Vermont State Auditor Tom Salmon. Photo by Christopher Roy

COVENTRY – Vermont State Auditor Tom Salmon and Deputy State Auditor Joseph Juhasz told the select board Monday evening that the town needs better internal financial controls.
The biggest concern is that select board members don't know the answers that Salmon’s office says they should know. There are also concerns that one person handles all of the town’s finances. Salmon’s office discovered the weaknesses after sending the select board and clerk and treasurer Cindy Diaz a list of questions that had a yes, no, or I don’t know response.
“The reason we wanted, in essence, to find out what you don’t know is to find out later if it’s something that the town wants to know,” Salmon told the select board.
He said Juhasz contacted Diaz to clarify the internal control questions. “We didn’t have to contact the select board to find out what they didn’t know because they told us they didn’t know. That in itself was a huge red flag.”
“There seems to be a real shortage of best practices here,” said Salmon. A strong controlled environment protects the assets of the town and the reputation involved with its financial management.
Salmon and Juhasz do internal control training, conflicts of interest and ethics in government.
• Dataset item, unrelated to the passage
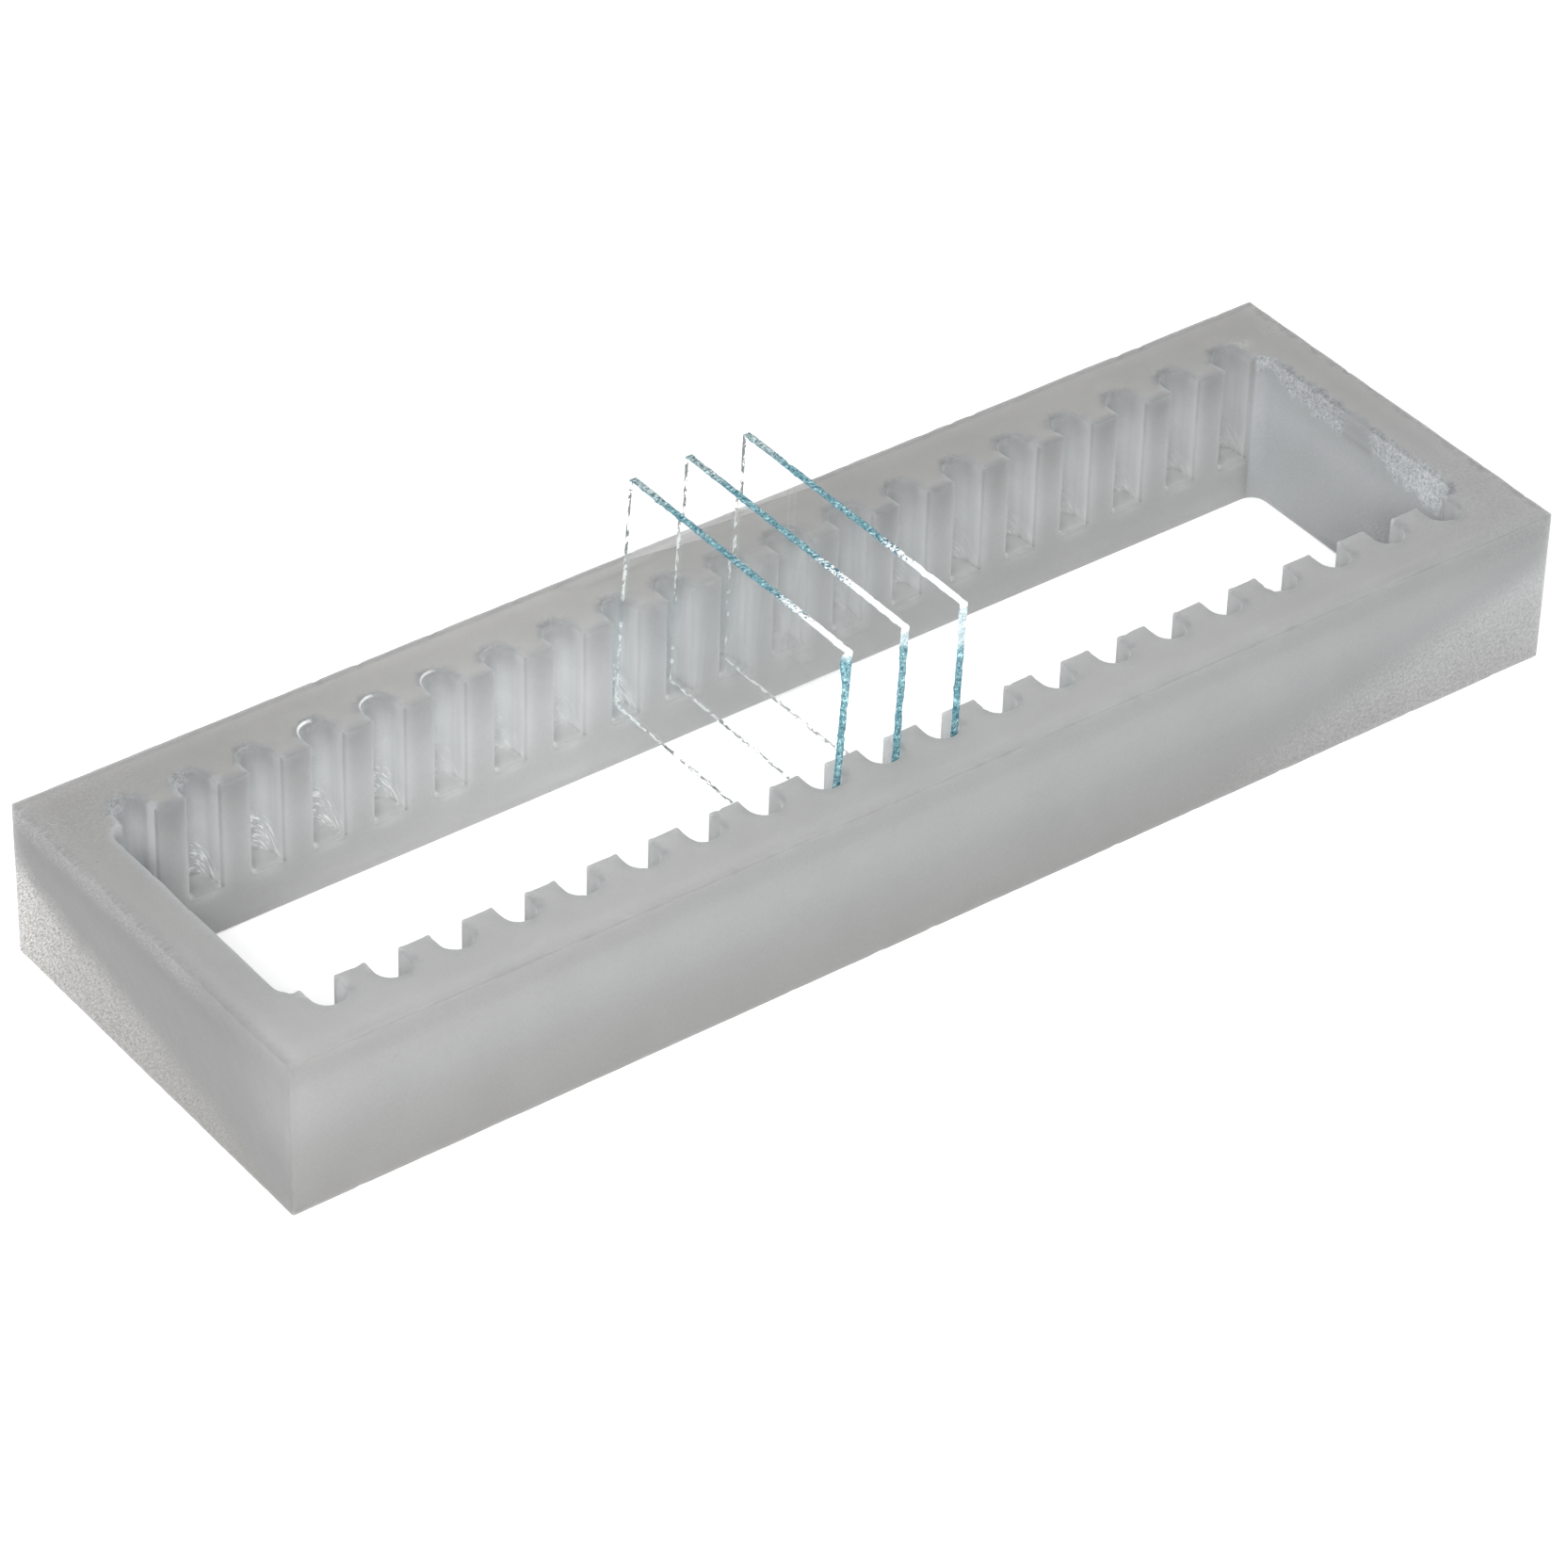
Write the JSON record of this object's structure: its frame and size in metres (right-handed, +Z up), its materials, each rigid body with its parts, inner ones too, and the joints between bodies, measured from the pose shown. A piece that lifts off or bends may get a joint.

They usually go to town government and ask if people feel there is a problem and, if so, do they want to fix it.
“It’s like bringing you guys a mirror and asking you, the select board and treasure, to look in the mirror and say, ‘Do we want to change some things here or are we satisfied? Do we need help and do we know the kind of help we want’?”
“At the last meeting, we said that we do need to get an audit done,” said Coventry Select Board Chair Michael Marcotte. “Put things behind us; let’s start going forward and making sure we get the town in a sound financial position.”
An audit might be more expensive than what the town needs, but is more than what Salmon’s office did. Salmon is concerned the select board will do nothing and be in the same situation a year from now. Salmon said Coventry, like many other towns, has serious problems that need to be addressed.
“We’re putting everybody on notice,” said Salmon. “You have to fix these things. You have to address these things in a professional manner because you’re a multi-million dollar town.”
Select board member Richard Lussier expressed concerns that Diaz stated in her answers to the auditor’s office that she didn’t have time to do some tasks.
“If you don’t have time to do something, why isn’t there time to do it?” asked Lussier, who suggested Diaz might need some extra help to do things. “Personally, I think we’re looking at both ends. How we can help her and how we can help ourselves.”
“There is no reason you shouldn’t have time to do something because we should make sure you have time to do what you’re supposed to do to do a good job,” Lussier said to Diaz. “There is some work ahead of us, but I think, working together, we can do it.”
“I don’t see myself as having problems because I am doing the same exact thing as the old town clerk did it, as I see it,” answered Diaz.
Town resident Ellie Ingram said that the town clerk prior to Diaz didn’t have a computer with all the information. “Just because it was done this way for 120 years, doesn’t make it right,” said Ingram. Ingram said Diaz isn’t doing anything wrong.
Salmon said his office would be willing to work with Diaz to learn more about the cycle of property tax payments from last year’s through this year’s delinquent taxes.
Salmon told the select board members it’s up to them to make a weak environment into a strong one. “My thing tonight was to try to strengthen the bridge between the treasurer and select board,” said Salmon.
Salmon's office came to Coventry on the request of the select board, Marcotte said.